The end-Cretaceous example
The end-Cretaceous extinction is the best-known mass extinction because it removed non-avian dinosaurs and coincides with evidence for a large impact near today's Yucatan Peninsula. The fossil record, impact debris, shocked minerals, global boundary clay, and the Chicxulub crater all support an impact-linked crisis. Volcanism and climate stress around the same interval remain part of the broader scientific discussion.
The end-Permian crisis
The end-Permian extinction was larger than the end-Cretaceous event. Marine ecosystems were devastated, and many land groups also suffered. Research links the crisis to huge volcanic eruptions in Siberia, greenhouse warming, ocean oxygen loss, acidification, and cascading ecological stress. Recovery took millions of years, showing that survival through an extinction is not the same as quick ecosystem restoration.
Recovery and opportunity
After a mass extinction, surviving lineages enter a changed world. Some ecosystems remain simplified for long periods, while other groups diversify into newly open ecological roles. Mammals expanded after the end-Cretaceous extinction, but this was not an inevitable march toward humans. Evolution after extinction depends on survival, geography, ecology, chance, and later environmental change.
Modern extinction debate
Scientists often compare today's biodiversity crisis with past mass extinctions, but the comparison must be careful.
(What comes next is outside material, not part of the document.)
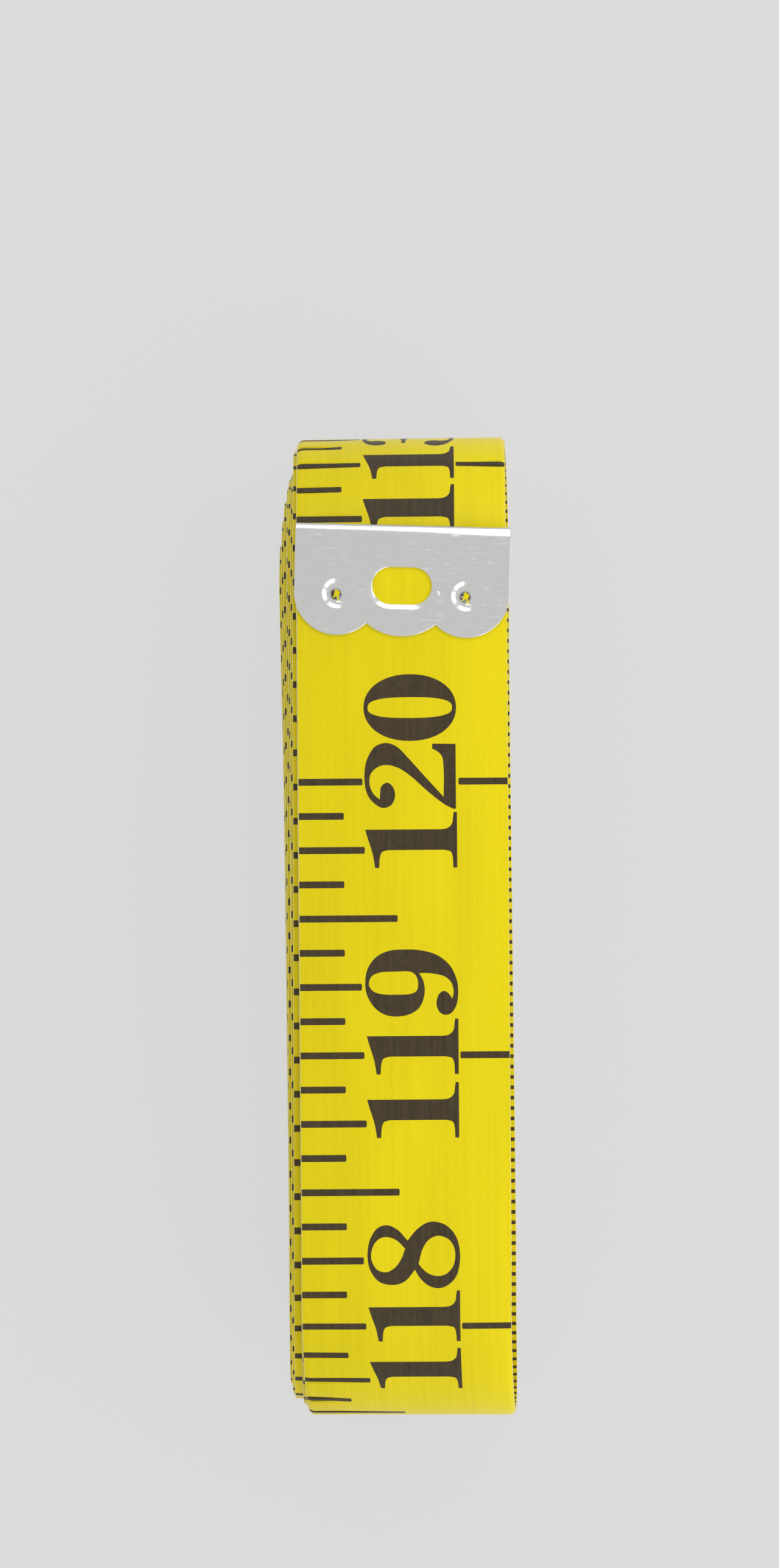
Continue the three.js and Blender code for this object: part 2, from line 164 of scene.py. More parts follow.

Modern losses are driven by habitat destruction, overexploitation, invasive species, pollution, climate change, and ocean acidification. Many present-day species are poorly preserved or poorly studied, so the fossil record and modern conservation data do not measure biodiversity in exactly the same way.
Why it matters
Mass extinctions matter because they reveal how life responds when Earth systems are pushed beyond ordinary limits. They connect fossils, climate, oceans, volcanism, impacts, evolution, and recovery. Studying them helps scientists understand risk, resilience, and the difference between short-term survival and the long rebuilding of complex ecosystems.